Task instructions:
Pull out the lines from the line containing "shareSeamDirections();" through the line containing "from enum import Enum", both lines included, and copy them exactly.
==== Records
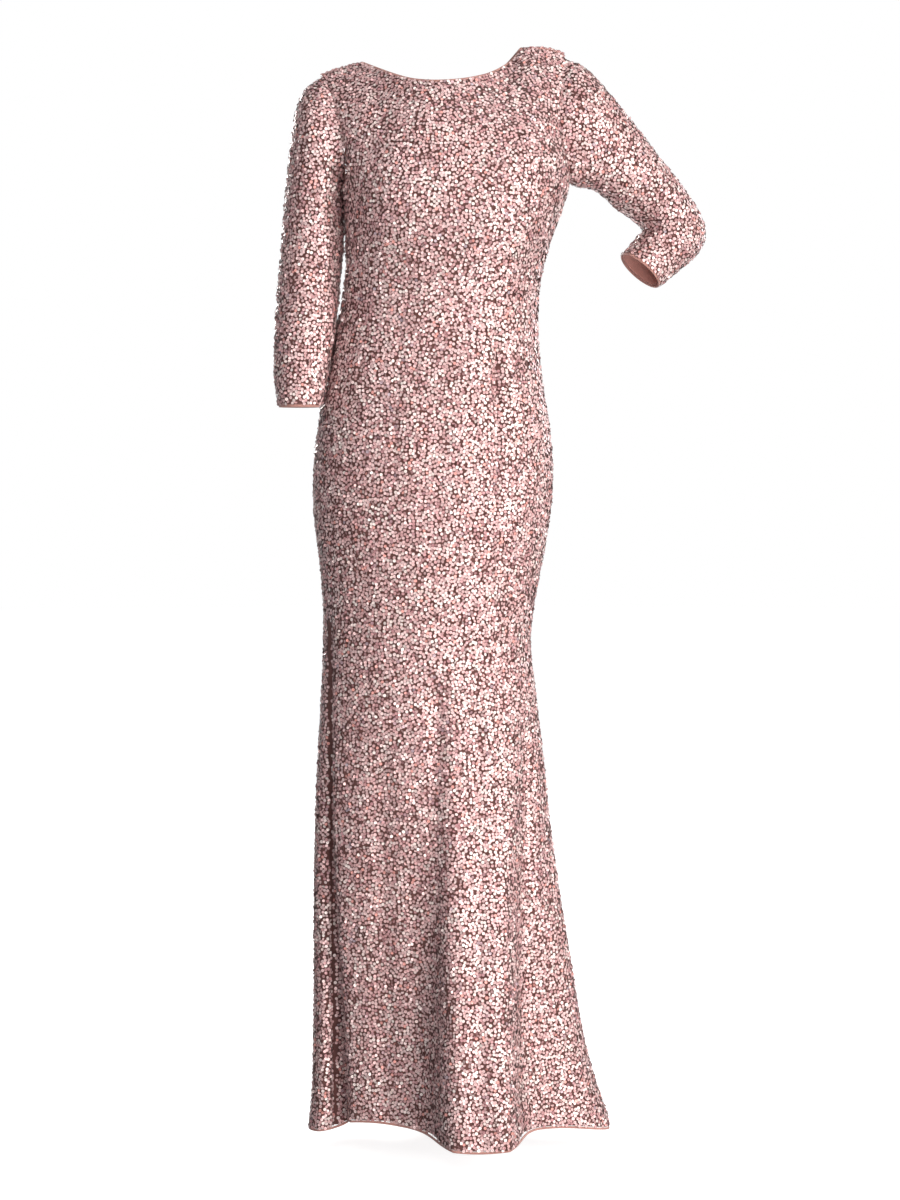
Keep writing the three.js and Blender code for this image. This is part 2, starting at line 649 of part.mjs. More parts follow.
// A place where two panels meet is kept once
function mergeRun(run) {
  return run.filter((entry, index) =>
    index === 0 || entry.place.distanceTo(run[index - 1].place) > 0.01);
}

// The hem runs on downwards, so its ring goes round the other way to keep its faces outwards
function hemEdge() {
  const run = ["front", "back_left", "back_right"].flatMap((name) =>
    panels[name].points[0].map((_, column) => edgePlace(panels[name], 0, column, 1)));
  const ring = mergeRun(run).slice(1);
  return turnedEdge("hem_edge", ring.reverse(), true);
}

function cuffEdge(name, sleeveName) {
  const panel = panels[sleeveName];
  const last = panel.points.length - 1;
  const ring = panel.points[last].map((_, column) => edgePlace(panel, last, column, last - 1));
  return turnedEdge(name, ring, true);
}

function neckEdge() {
  const top = SKIRT_ROWS + YOKE_ROWS;
  const columnsOf = (name, from, to) => Array.from({ length: to - from + 1 }, (_, step) =>
    edgePlace(panels[name], top, from + step, top - 1));
  const run = mergeRun([
    ...columnsOf("back_right", 0, neckColumnsBack),
    ...columnsOf("front", SHOULDER_COLUMNS, FRONT_COLUMNS - SHOULDER_COLUMNS),
    ...columnsOf("back_left", SHOULDER_COLUMNS, BACK_COLUMNS),
  ]);
  const zipHalf = 0.5;
  run[0].place = run[0].place.clone().add(new THREE.Vector3(-zipHalf, 0, 0));
  run[run.length - 1].place = run[run.length - 1].place.clone().add(new THREE.Vector3(zipHalf, 0, 0));
  return turnedEdge("neck_edge", run, false);
}

// The zip's two tapes and coil as one strip behind the middle back seam
function zipTape() {
  const { back_left: left, back_right: right } = panels;
  const top = SKIRT_ROWS + YOKE_ROWS - ZIP_TOP_ROWS_BELOW_NECK;
  const bottom = left.points.findIndex((line) => line[BACK_COLUMNS].z > ZIP_END_Z);
  const rows = Array.from({ length: top - bottom + 1 }, (_, step) => bottom + step);
  const beside = (panel, row, seamColumn, nextColumn) => {
    const [from, to] = [panel.points[row][seamColumn], panel.points[row][nextColumn]];
    const share = Math.min(1, TAPE_HALF_WIDTH / from.distanceTo(to));
    const normal = panel.normals[row][seamColumn].clone().lerp(panel.normals[row][nextColumn], share);
    return { place: from.clone().lerp(to, share), normal: normal.normalize() };
  };
  const strips = rows.map((row) => [
    beside(left, row, BACK_COLUMNS, BACK_COLUMNS - 1),
    { place: left.points[row][BACK_COLUMNS], normal: left.normals[row][BACK_COLUMNS] },
    beside(right, row, 0, 1),
  ]);
  const places = strips.map((strip) => strip.map(({ place }) => place));
  const normals = strips.map((strip) => strip.map(({ normal }) => normal));
  const outer = shifted(places, normals, -(WALL + SEAM_GAP));
  const inner = shifted(places, normals, -(WALL + SEAM_GAP + TAPE_THICKNESS));
  return named("zip_tape", wallGeometry(outer, inner, false), tapeCloth);
}

// Group at the slider: its origin on the middle back seam, +Z up the seam and +Y out of the cloth
function sliderGroup() {
  const line = panels.back_left.points.map((row) => row[BACK_COLUMNS]);
  let row = SKIRT_ROWS + YOKE_ROWS;
  let left = SLIDER_BELOW_NECK;
  while (line[row].distanceTo(line[row - 1]) < left) {
    left -= line[row].distanceTo(line[row - 1]);
    row -= 1;
  }
  const up = line[row].clone().sub(line[row - 1]).setX(0).normalize();
  const out = new THREE.Vector3().crossVectors(up, new THREE.Vector3(1, 0, 0)).normalize();
  const across = new THREE.Vector3().crossVectors(out, up);
  const group = new THREE.Group();
  group.position.copy(line[row]).addScaledVector(up, -left);
  group.quaternion.setFromRotationMatrix(new THREE.Matrix4().makeBasis(across, out, up));
  return group;
}

function roundedPlate(width, bottom, top, corner) {
  const half = width / 2;
  const shape = new THREE.Shape();
  shape.moveTo(-half + corner, bottom);
  shape.lineTo(half - corner, bottom);
  shape.absarc(half - corner, bottom + corner, corner, -Math.PI / 2, 0, false);
  shape.absarc(half - corner, top - corner, corner, 0, Math.PI / 2, false);
  shape.absarc(-half + corner, top - corner, corner, Math.PI / 2, Math.PI, false);
  shape.absarc(-half + corner, bottom + corner, corner, Math.PI, 1.5 * Math.PI, false);
  return shape;
}

// Plate cut from an outline drawn across and up the seam, standing out from a distance off it
function standingPlate(shape, from, thickness) {
  const settings = { depth: thickness, bevelEnabled: false, curveSegments: 4 };
  const geometry = new THREE.ExtrudeGeometry(shape, settings);
  geometry.rotateX(Math.PI / 2);
  geometry.translate(0, from + thickness, 0);
  return geometry;
}

// Staple-shaped bridge over the slider, drawn out and up and as wide as the bridge
function bridgeGeometry(foot) {
  const { width, length, rise, bar } = BRIDGE;
  const half = length / 2;
  const shape = new THREE.Shape();
  shape.moveTo(foot, -half);
  shape.lineTo(foot + rise - bar, -half);
  shape.lineTo(foot + rise, -half + bar);
  shape.lineTo(foot + rise, half - bar);
  shape.lineTo(foot + rise - bar, half);
  shape.lineTo(foot, half);
  shape.lineTo(foot, half - bar);
  shape.lineTo(foot + rise - bar, half - bar);
  shape.lineTo(foot + rise - bar, -half + bar);
  shape.lineTo(foot, -half + bar);
  const geometry = new THREE.ExtrudeGeometry(shape, { depth: width, bevelEnabled: false });
  geometry.translate(0, 0, -width / 2);
  geometry.applyMatrix4(new THREE.Matrix4().makeBasis(
    new THREE.Vector3(0, 1, 0), new THREE.Vector3(0, 0, 1), new THREE.Vector3(1, 0, 0)));
  return geometry;
}

function asSolid(geometry) {
  const bare = geometry.clone();
  bare.deleteAttribute("normal");
  bare.deleteAttribute("uv");
  const merged = mergeVertices(bare, 1e-4);
  return new wasm.Manifold(new wasm.Mesh({
    numProp: 3,
    vertProperties: new Float32Array(merged.attributes.position.array),
    triVerts: new Uint32Array(merged.index.array),
  }));
}

function asGeometry(solid) {
  const mesh = solid.getMesh();
  const geometry = new THREE.BufferGeometry();
  geometry.setAttribute("position", new THREE.Float32BufferAttribute(mesh.vertProperties, 3));
  geometry.setIndex(Array.from(mesh.triVerts));
  geometry.computeVertexNormals();
  return geometry;
}

function zipSlider() {
  const { width, height, thickness, corner } = SLIDER;
  const face = SEAM_GAP + thickness;
  const plate = standingPlate(roundedPlate(width, -height / 2, height / 2, corner), SEAM_GAP, thickness);
  const sunk = 0.3;
  const body = asSolid(plate).add(asSolid(bridgeGeometry(face - sunk)));
  return named("zip_slider", asGeometry(body), zipMetal);
}

// Teardrop pull, hung on the bridge by the bar above its hole, with its turning axis in the bar
function zipPull() {
  const { length, topWidth, endWidth, thickness, holeWidth, holeLength, bar } = PULL;
  const top = PULL_AXIS.up + bar;
  const endRadius = endWidth / 2;
  const endZ = PULL_AXIS.up - length + endRadius;
  const shape = new THREE.Shape();
  shape.moveTo(topWidth / 2, top);
  shape.lineTo(-topWidth / 2, top);
  shape.lineTo(-topWidth / 2, top - holeLength);
  shape.lineTo(-endRadius, endZ);
  shape.absarc(0, endZ, endRadius, Math.PI, 2 * Math.PI, false);
  shape.lineTo(topWidth / 2, top - holeLength);
  const hole = new THREE.Path();
  const holeTop = PULL_AXIS.up - bar;
  hole.moveTo(-holeWidth / 2, holeTop);
  hole.lineTo(holeWidth / 2, holeTop);
  hole.lineTo(holeWidth / 2, holeTop - holeLength);
  hole.lineTo(-holeWidth / 2, holeTop - holeLength);
  shape.holes.push(hole);
  return named("zip_pull", standingPlate(shape, PULL_AXIS.out - thickness / 2, thickness), zipMetal);
}

function zipHardware() {
  const group = sliderGroup();
  group.add(zipSlider(), zipPull());
  return group;
}

shareSeamDirections();

const gown = new THREE.Group();
for (const name of Object.keys(panels)) gown.add(clothPanel(name));
gown.add(
  neckEdge(),
  cuffEdge("cuff_edge_left", "sleeve_left"),
  cuffEdge("cuff_edge_right", "sleeve_right"),
  hemEdge(),
  zipTape(),
  zipHardware(),
);

export default gown;
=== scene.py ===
"""Full-length evening gown covered in small round sequins, in its worn, hollow form.

Metres, +Z up. The front faces -Y, and the wearer's left is +X. The origin is midway between
the two neck points of the shoulder seams, where the gown is held.
"""
from __future__ import annotations

import logging
import math
from collections.abc import Callable, Iterator
from contextlib import contextmanager
from dataclasses import dataclass, field
from enum import Enum

import bmesh
import bpy
import numpy as np
from bpy.types import Material, Mesh, Node, NodeTree, Object, bpy_prop_collection
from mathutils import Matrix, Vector, kdtree, noise

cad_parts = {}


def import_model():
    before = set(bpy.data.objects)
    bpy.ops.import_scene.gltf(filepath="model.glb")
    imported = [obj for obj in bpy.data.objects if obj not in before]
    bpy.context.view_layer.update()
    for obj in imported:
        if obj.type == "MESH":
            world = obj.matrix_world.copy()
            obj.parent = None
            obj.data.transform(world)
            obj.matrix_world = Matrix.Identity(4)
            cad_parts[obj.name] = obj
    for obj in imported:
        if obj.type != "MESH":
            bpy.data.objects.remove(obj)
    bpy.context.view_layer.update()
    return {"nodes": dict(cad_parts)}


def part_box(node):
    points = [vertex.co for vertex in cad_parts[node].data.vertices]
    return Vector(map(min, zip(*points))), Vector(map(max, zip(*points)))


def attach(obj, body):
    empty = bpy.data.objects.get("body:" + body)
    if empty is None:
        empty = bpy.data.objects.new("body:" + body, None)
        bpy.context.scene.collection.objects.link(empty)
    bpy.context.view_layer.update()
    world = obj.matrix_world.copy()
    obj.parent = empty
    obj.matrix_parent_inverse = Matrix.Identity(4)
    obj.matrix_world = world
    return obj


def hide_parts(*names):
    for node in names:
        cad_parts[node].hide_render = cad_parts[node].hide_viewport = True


log = logging.getLogger("gown")

WALL = 0.002
SEQUIN_RADIUS = 0.00255
SEQUIN_SPACING = 0.0037
SEAM_GAP = 0.0016
GOWN = "gown"
PULL = "pull"

Colour = tuple[float, float, float]
Place = tuple[float, float, float]
Rows = np.ndarray


class Side(Enum):
    """The way that the cloth faces where a crease is pressed, as x and y, for the wearer's sides."""

    FRONT = (0.0, -1.0)
    BACK = (0.0, 1.0)
    LEFT = (1.0, 0.0)
    RIGHT = (-1.0, 0.0)


@dataclass(frozen=True)
class Crease:
    """A soft trough, or a ridge where its depth is negative, along a path of x and z places.

    Where the cloth is folded in on itself, no sequin shows within bare of the path, so the dark tulle
    shows as painted shade.
    """

    path: tuple[tuple[float, float], ...]
    width: float
    depth: float
    side: Side = Side.FRONT
    unevenness: float = 0.25
    bare: float = 0.0

    def _follow(self, places: Rows) -> tuple[Rows, Rows]:
        """Finds how far each place is from the path, and how far along the path that is.

        Args:
            places: points, one a row.

        Returns:
            Distances in metres, and shares of the path from 0 to 1.
        """
        flat = places[:, (0, 2)]
        nearest = np.full(len(flat), np.inf)
        share = np.zeros(len(flat))
        corners = np.array(self.path)
        steps = len(corners) - 1
        for index, (start, end) in enumerate(zip(corners, corners[1:])):
            run = end - start
            along = np.clip((flat - start) @ run / (run @ run), 0, 1)
            distance = np.linalg.norm(flat - start - along[:, None] * run, axis=1)
            closer = distance < nearest
            nearest = np.where(closer, distance, nearest)
            share = np.where(closer, (index + along) / steps, share)
        return nearest, share

    def press(self, places: Rows, normals: Rows) -> Rows:
        """Works out how deep the crease lies at each place of a sheet.

        Args:
            places: the sheet's points, one a row.
            normals: the sheet's outward directions at those points.

        Returns:
            The depth at each point, in metres, measured inwards.
        """
        steepness, past_side = 3, 0.6
        swells, shift = 9, 100
        nearest, share = self._follow(places)
        facing = np.clip(normals[:, :2] @ np.array(self.side.value) * steepness + past_side, 0, 1)
        wave = np.sin(swells * share + shift * self.path[0][0])
        swell = 1 - self.unevenness * (0.5 + 0.5 * wave)
        return self.depth * swell * facing * np.exp(-((nearest / self.width) ** 2))

    def hides(self, places: Rows, normals: Rows) -> Rows:
        """Says which places lie so deep in the fold that no sequin shows there.

        Args:
            places: points, one a row.
            normals: the sheet's outward directions at those points.

        Returns:
            True for each place that is hidden.
        """
        nearest, _ = self._follow(places)
        return (nearest < self.bare) & (normals[:, :2] @ np.array(self.side.value) > 0)


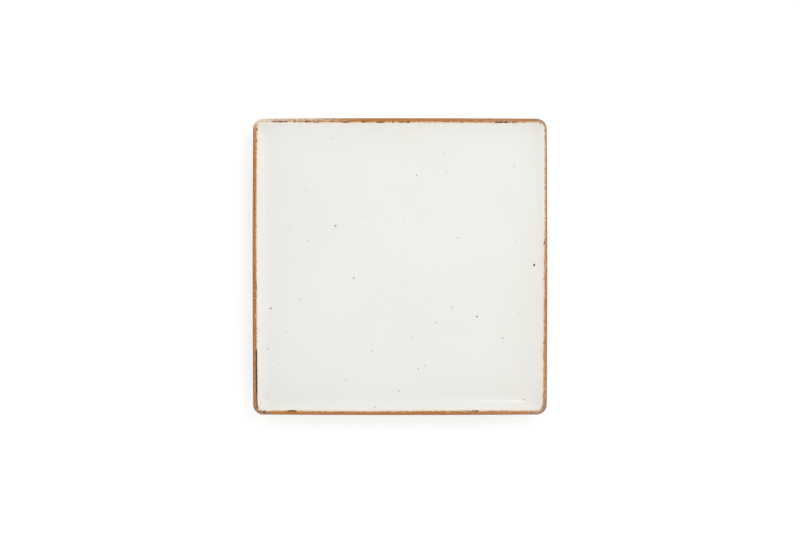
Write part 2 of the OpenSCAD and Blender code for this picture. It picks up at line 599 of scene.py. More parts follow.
def spaced(*stops):
    """Distances from pairs: a mark, and the number of steps from there to the next mark."""
    runs = [
        np.linspace(here, there, count, endpoint=False)
        for (here, count), (there, _) in zip(stops, stops[1:])
    ]
    return np.concatenate([*runs, [stops[-1][0]]])


def coat_rows(name, over, first_edge, last_edge):
    """Rows out over a coat's skin and back along the clay. An edge is the share of its
    thickness that the coat has there, or None where it ends in the plate's middle. The clay
    side takes every second row, so the counts between marks are even, and no mark is missed."""
    under = over[::-2]
    is_ring = first_edge is not None and last_edge is not None
    closing = over[:1] if is_ring else over[:0]
    distance = np.concatenate([over, under, closing])
    on_skin = np.concatenate([np.ones(len(over)), np.zeros(len(under)), np.ones(len(closing))])

    cover = on_skin.copy()
    from_ends = []
    for edge, from_end in ((first_edge, distance - over[0]), (last_edge, over[-1] - distance)):
        if edge is None:
            from_end = np.full(len(distance), FAR_AWAY)
        else:
            cover *= edge + (1 - edge) * smooth(from_end / ROLL)
        from_ends.append(from_end)

    from_first, from_last = from_ends
    return point_mesh(
        name, np.zeros((len(distance), 3)), [],
        travel=distance, cover=cover, from_edge=np.minimum(from_first, from_last),
        first_share=1 - smooth(from_first / REACH), last_share=1 - smooth(from_last / REACH),
    )


def clay_rows(name, over):
    """Rows of the bare body, which follow the clay all the way and take no wander."""
    none = np.zeros(len(over))
    from_bare_edge = np.minimum(abs(over - MARK["bare_out"]), abs(over - MARK["bare_in"]))
    return point_mesh(
        name, np.zeros((len(over), 3)), [],
        travel=over, cover=none, from_edge=from_bare_edge, first_share=none, last_share=none,
    )


# %% [markdown]
# Now each coat gets its marks, with the number of rows from one to the next.

# %% Where the rows lie
well_over = spaced(
    (MARK["well_centre"], 6), (MARK["floor_edge"], 18),
    (MARK["cove_top"], 2), (MARK["seam_in"] - ROLL, 6), (MARK["seam_in"], 0),
)
rim_over = spaced(
    (MARK["seam_in"], 6), (MARK["seam_in"] + ROLL, 20), (MARK["lip_out"], 6),
    (MARK["seam_out"] - ROLL, 6), (MARK["seam_out"], 0),
)
outside_over = spaced(
    (MARK["seam_out"], 6), (MARK["seam_out"] + ROLL, 18), (MARK["heel"], 4),
    (MARK["foot_top_out"], 2), (MARK["bare_out"] - ROLL, 6), (MARK["bare_out"], 0),
)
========
Result of the exercise:
shareSeamDirections();

const gown = new THREE.Group();
for (const name of Object.keys(panels)) gown.add(clothPanel(name));
gown.add(
  neckEdge(),
  cuffEdge("cuff_edge_left", "sleeve_left"),
  cuffEdge("cuff_edge_right", "sleeve_right"),
  hemEdge(),
  zipTape(),
  zipHardware(),
);

export default gown;
=== scene.py ===
"""Full-length evening gown covered in small round sequins, in its worn, hollow form.

Metres, +Z up. The front faces -Y, and the wearer's left is +X. The origin is midway between
the two neck points of the shoulder seams, where the gown is held.
"""
from __future__ import annotations

import logging
import math
from collections.abc import Callable, Iterator
from contextlib import contextmanager
from dataclasses import dataclass, field
from enum import Enum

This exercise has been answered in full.